• [What is expected]
Reproduce the full listing that appears beneath this instruction exactly.

--

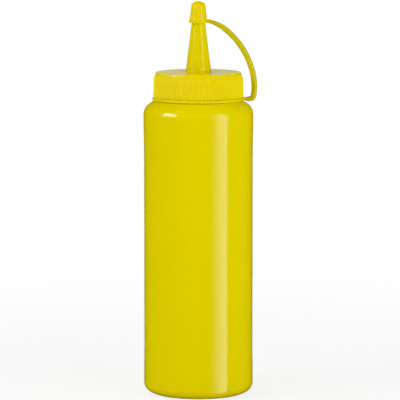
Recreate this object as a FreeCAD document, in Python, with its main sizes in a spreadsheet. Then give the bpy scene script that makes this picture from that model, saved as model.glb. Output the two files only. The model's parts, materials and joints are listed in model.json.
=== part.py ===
import FreeCAD, Part
import math
import os

import Sketcher
from FreeCAD import Placement, Rotation, Vector

# A plastic squeeze bottle for sauces: a blow-moulded bottle, a ribbed screw cap moulded with its
# conical nozzle, and a tether, which is one moulding too: a ring held between the bottle's shoulder
# and the cap's skirt, a tapered strap, and the small cap that closes the nozzle's tip.
# Millimetres and degrees. +Z is up along the bottle's axis, the origin is the middle of the base,
# and the strap arches out towards +X.

# The driving dimensions: name, value and what it measures.
DRIVING = (
    ("wall_radius", 35.2, "bottle wall at its foot"),
    ("shoulder_radius", 35.3, "bottle wall below the shoulder"),
    ("panel_radius", 35, "drawn-in wall between foot and shoulder"),
    ("foot_band", 15, "height where the wall begins to draw in"),
    ("panel_foot", 28, "lower end of the drawn-in wall"),
    ("panel_head", 158, "upper end of the drawn-in wall"),
    ("shoulder_band", 175, "height where the wall is at its full radius again"),
    ("base_round", 5.2, "radius of the corner between heel and wall"),
    ("heel_round", 8.3, "radius of the heel, between the stand and that corner"),
    ("heel_turn", 45, "how far the heel turns up from the floor"),
    ("stand_width", 2.4, "width of the flat ring the bottle stands on"),
    ("recess_depth", 2.2, "height of the recess under the base"),
    ("recess_flank", 4.5, "width of the recess's sloping flank"),
    ("seam_length", 36, "length of the pinched seam under the base"),
    ("seam_width", 1.4, "width of that seam"),
    ("seam_height", 0.7, "height of that seam"),
    ("shoulder_start", 180.3, "height where the wall turns in"),
    ("shoulder_round", 8.8, "radius of the shoulder"),
    ("shoulder_slope", 36, "slope of the shoulder above its round"),
    ("ledge_height", 189.9, "height of the ledge that carries the tether's ring"),
    ("neck_radius", 26, "outside of the neck inside the cap"),
    ("neck_rim_round", 0.7, "round of the neck's rim"),
    ("ring_thickness", 1.8, "height of the tether's ring"),
    ("ring_radius", 29.6, "outside of the tether's ring"),
    ("ring_gap", 0.4, "clearance between the ring and the neck"),
    ("ring_top_round", 0.9, "round of the ring's upper edge"),
    ("ring_foot_round", 0.5, "round of the ring's lower edge"),
    ("skirt_foot_radius", 29.1, "cap's skirt at its foot"),
    ("skirt_head_radius", 28.8, "cap's skirt below the crown"),
    ("skirt_bore_radius", 26.8, "inside of the skirt"),
    ("crown_start", 203.4, "height where the skirt leans in"),
    ("crown_lean", 21, "lean of the crown from the vertical"),
    ("crown_round", 5, "round between skirt and crown"),
    ("cap_top", 207.7, "height of the cap's flat top"),
    ("top_edge_round", 0.7, "round of the flat top's edge"),
    ("plate_thickness", 2, "thickness of the cap's flat top"),
    ("flutes", 96, "number of flutes round the skirt"),
    ("flute_width", 3, "diameter of the tool that cuts the flutes"),
    ("flute_depth", 0.25, "depth of a flute"),
    ("flute_lean", 14, "lean of a flute on the crown, which is steeper than the crown so that it runs out"),
    ("flute_start", 3, "how far below its work the tool starts"),
    ("nozzle_foot_radius", 8.2, "nozzle's cone where it meets the flat top"),
    ("nozzle_tip_radius", 2.9, "nozzle's cone at its tip"),
    ("nozzle_tip_height", 251, "height of the nozzle's tip"),
    ("nozzle_foot_round", 1.5, "fillet between nozzle and flat top"),
    ("nozzle_wall", 1.35, "wall of the nozzle"),
    ("lip_height", 239.2, "height of the tip cap's open end"),
    ("lip_radius", 6.15, "outside of the tip cap's lip"),
    ("lip_edge", 0.7, "thickness of the lip at its edge"),
    ("lip_blend", 1.1, "height of the slope above the lip's edge"),
    ("tip_foot_radius", 5.6, "tip cap's wall above the lip"),
    ("tip_head_radius", 4.35, "tip cap's wall below its dome"),
    ("tip_top", 253, "height of the whole bottle"),
    ("tip_dome_radius", 6.5, "radius of the tip cap's dome"),
    ("tip_round", 1.3, "round between wall and dome"),
    ("socket_gap", 0.06, "clearance between the tip cap and the nozzle's cone"),
    ("strap_root_reach", 5.1, "distance of the strap's root from the axis"),
    ("strap_root_height", 240.55, "height of the strap's root"),
    ("strap_root_heading", 8.3, "slope of the strap where it leaves the tip cap"),
    ("strap_root_width", 2.15, "strap's diameter at its root"),
    ("upper_bend_radius", 24, "strap's first bend"),
    ("upper_bend_turn", 28.5, "angle of the first bend"),
    ("upper_end_width", 3.5, "strap's diameter after it"),
    ("long_bend_radius", 50, "strap's long middle bend"),
    ("long_bend_turn", 46, "angle of the middle bend"),
    ("long_end_width", 3.75, "strap's diameter after it"),
    ("lower_bend_radius", 30, "strap's last wide bend"),
    ("lower_bend_turn", 19.1, "angle of the last wide bend"),
    ("lower_end_width", 3.7, "strap's diameter above the elbow"),
    ("elbow_bend_radius", 2.2, "elbow between strap and arm"),
    ("elbow_bend_turn", 73.9, "angle of the elbow"),
    ("elbow_end_width", 3.3, "arm's diameter at the elbow"),
    ("arm_knee_reach", 30.7, "distance of the arm's narrowing from the axis"),
    ("arm_knee_height", 190.45, "height of the arm's narrowing"),
    ("arm_knee_heading", 180, "slope of the arm there, level and inwards"),
    ("arm_knee_width", 2.65, "diameter of the arm at its narrowing"),
    ("arm_root_reach", 28.9, "distance of the arm's root from the axis"),
    ("arm_root_heading", 180, "slope of the arm at its root"),
    ("arm_root_width", 1.5, "diameter of the arm at its root, in the ring"),
)

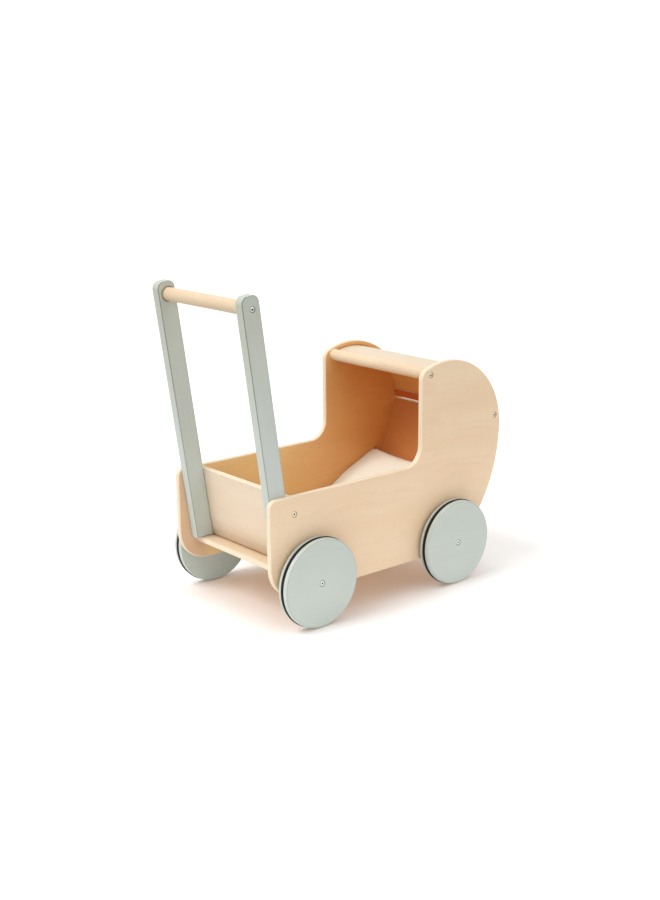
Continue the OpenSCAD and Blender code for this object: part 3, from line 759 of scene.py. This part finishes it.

--

• [The response]
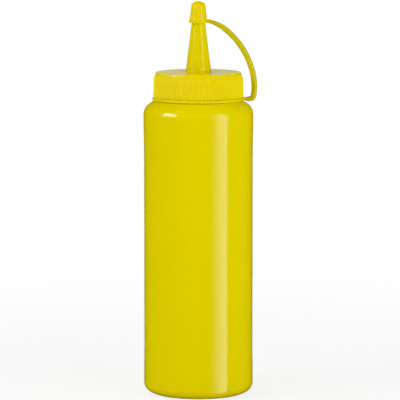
Recreate this object as a FreeCAD document, in Python, with its main sizes in a spreadsheet. Then give the bpy scene script that makes this picture from that model, saved as model.glb. Output the two files only. The model's parts, materials and joints are listed in model.json.
=== part.py ===
import FreeCAD, Part
import math
import os

import Sketcher
from FreeCAD import Placement, Rotation, Vector

# A plastic squeeze bottle for sauces: a blow-moulded bottle, a ribbed screw cap moulded with its
# conical nozzle, and a tether, which is one moulding too: a ring held between the bottle's shoulder
# and the cap's skirt, a tapered strap, and the small cap that closes the nozzle's tip.
# Millimetres and degrees. +Z is up along the bottle's axis, the origin is the middle of the base,
# and the strap arches out towards +X.

# The driving dimensions: name, value and what it measures.
DRIVING = (
    ("wall_radius", 35.2, "bottle wall at its foot"),
    ("shoulder_radius", 35.3, "bottle wall below the shoulder"),
    ("panel_radius", 35, "drawn-in wall between foot and shoulder"),
    ("foot_band", 15, "height where the wall begins to draw in"),
    ("panel_foot", 28, "lower end of the drawn-in wall"),
    ("panel_head", 158, "upper end of the drawn-in wall"),
    ("shoulder_band", 175, "height where the wall is at its full radius again"),
    ("base_round", 5.2, "radius of the corner between heel and wall"),
    ("heel_round", 8.3, "radius of the heel, between the stand and that corner"),
    ("heel_turn", 45, "how far the heel turns up from the floor"),
    ("stand_width", 2.4, "width of the flat ring the bottle stands on"),
    ("recess_depth", 2.2, "height of the recess under the base"),
    ("recess_flank", 4.5, "width of the recess's sloping flank"),
    ("seam_length", 36, "length of the pinched seam under the base"),
    ("seam_width", 1.4, "width of that seam"),
    ("seam_height", 0.7, "height of that seam"),
    ("shoulder_start", 180.3, "height where the wall turns in"),
    ("shoulder_round", 8.8, "radius of the shoulder"),
    ("shoulder_slope", 36, "slope of the shoulder above its round"),
    ("ledge_height", 189.9, "height of the ledge that carries the tether's ring"),
    ("neck_radius", 26, "outside of the neck inside the cap"),
    ("neck_rim_round", 0.7, "round of the neck's rim"),
    ("ring_thickness", 1.8, "height of the tether's ring"),
    ("ring_radius", 29.6, "outside of the tether's ring"),
    ("ring_gap", 0.4, "clearance between the ring and the neck"),
    ("ring_top_round", 0.9, "round of the ring's upper edge"),
    ("ring_foot_round", 0.5, "round of the ring's lower edge"),
    ("skirt_foot_radius", 29.1, "cap's skirt at its foot"),
    ("skirt_head_radius", 28.8, "cap's skirt below the crown"),
    ("skirt_bore_radius", 26.8, "inside of the skirt"),
    ("crown_start", 203.4, "height where the skirt leans in"),
    ("crown_lean", 21, "lean of the crown from the vertical"),
    ("crown_round", 5, "round between skirt and crown"),
    ("cap_top", 207.7, "height of the cap's flat top"),
    ("top_edge_round", 0.7, "round of the flat top's edge"),
    ("plate_thickness", 2, "thickness of the cap's flat top"),
    ("flutes", 96, "number of flutes round the skirt"),
    ("flute_width", 3, "diameter of the tool that cuts the flutes"),
    ("flute_depth", 0.25, "depth of a flute"),
    ("flute_lean", 14, "lean of a flute on the crown, which is steeper than the crown so that it runs out"),
    ("flute_start", 3, "how far below its work the tool starts"),
    ("nozzle_foot_radius", 8.2, "nozzle's cone where it meets the flat top"),
    ("nozzle_tip_radius", 2.9, "nozzle's cone at its tip"),
    ("nozzle_tip_height", 251, "height of the nozzle's tip"),
    ("nozzle_foot_round", 1.5, "fillet between nozzle and flat top"),
    ("nozzle_wall", 1.35, "wall of the nozzle"),
    ("lip_height", 239.2, "height of the tip cap's open end"),
    ("lip_radius", 6.15, "outside of the tip cap's lip"),
    ("lip_edge", 0.7, "thickness of the lip at its edge"),
    ("lip_blend", 1.1, "height of the slope above the lip's edge"),
    ("tip_foot_radius", 5.6, "tip cap's wall above the lip"),
    ("tip_head_radius", 4.35, "tip cap's wall below its dome"),
    ("tip_top", 253, "height of the whole bottle"),
    ("tip_dome_radius", 6.5, "radius of the tip cap's dome"),
    ("tip_round", 1.3, "round between wall and dome"),
    ("socket_gap", 0.06, "clearance between the tip cap and the nozzle's cone"),
    ("strap_root_reach", 5.1, "distance of the strap's root from the axis"),
    ("strap_root_height", 240.55, "height of the strap's root"),
    ("strap_root_heading", 8.3, "slope of the strap where it leaves the tip cap"),
    ("strap_root_width", 2.15, "strap's diameter at its root"),
    ("upper_bend_radius", 24, "strap's first bend"),
    ("upper_bend_turn", 28.5, "angle of the first bend"),
    ("upper_end_width", 3.5, "strap's diameter after it"),
    ("long_bend_radius", 50, "strap's long middle bend"),
    ("long_bend_turn", 46, "angle of the middle bend"),
    ("long_end_width", 3.75, "strap's diameter after it"),
    ("lower_bend_radius", 30, "strap's last wide bend"),
    ("lower_bend_turn", 19.1, "angle of the last wide bend"),
    ("lower_end_width", 3.7, "strap's diameter above the elbow"),
    ("elbow_bend_radius", 2.2, "elbow between strap and arm"),
    ("elbow_bend_turn", 73.9, "angle of the elbow"),
    ("elbow_end_width", 3.3, "arm's diameter at the elbow"),
    ("arm_knee_reach", 30.7, "distance of the arm's narrowing from the axis"),
    ("arm_knee_height", 190.45, "height of the arm's narrowing"),
    ("arm_knee_heading", 180, "slope of the arm there, level and inwards"),
    ("arm_knee_width", 2.65, "diameter of the arm at its narrowing"),
    ("arm_root_reach", 28.9, "distance of the arm's root from the axis"),
    ("arm_root_heading", 180, "slope of the arm at its root"),
    ("arm_root_width", 1.5, "diameter of the arm at its root, in the ring"),
)

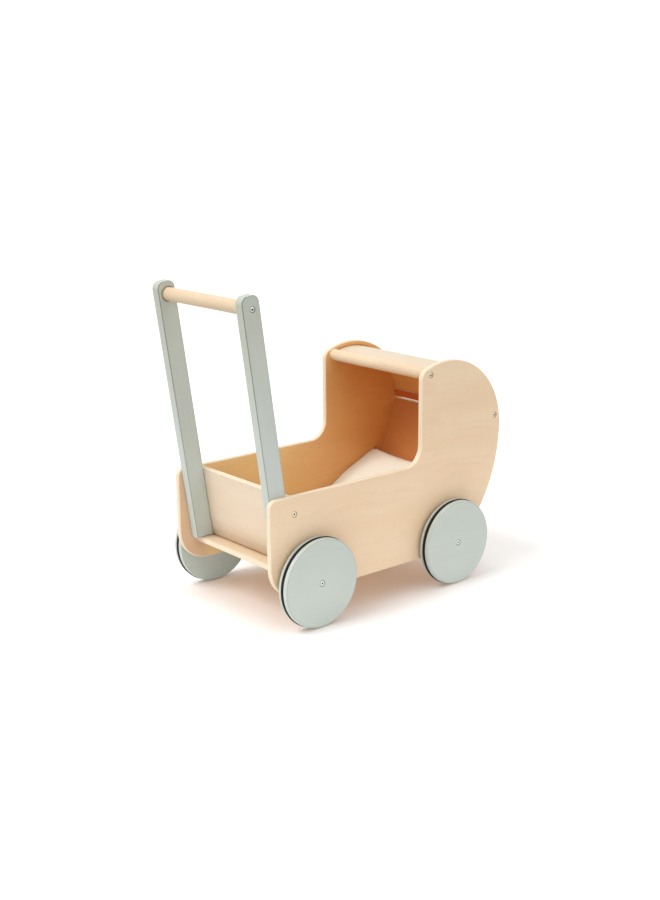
Continue the OpenSCAD and Blender code for this object: part 3, from line 759 of scene.py. This part finishes it.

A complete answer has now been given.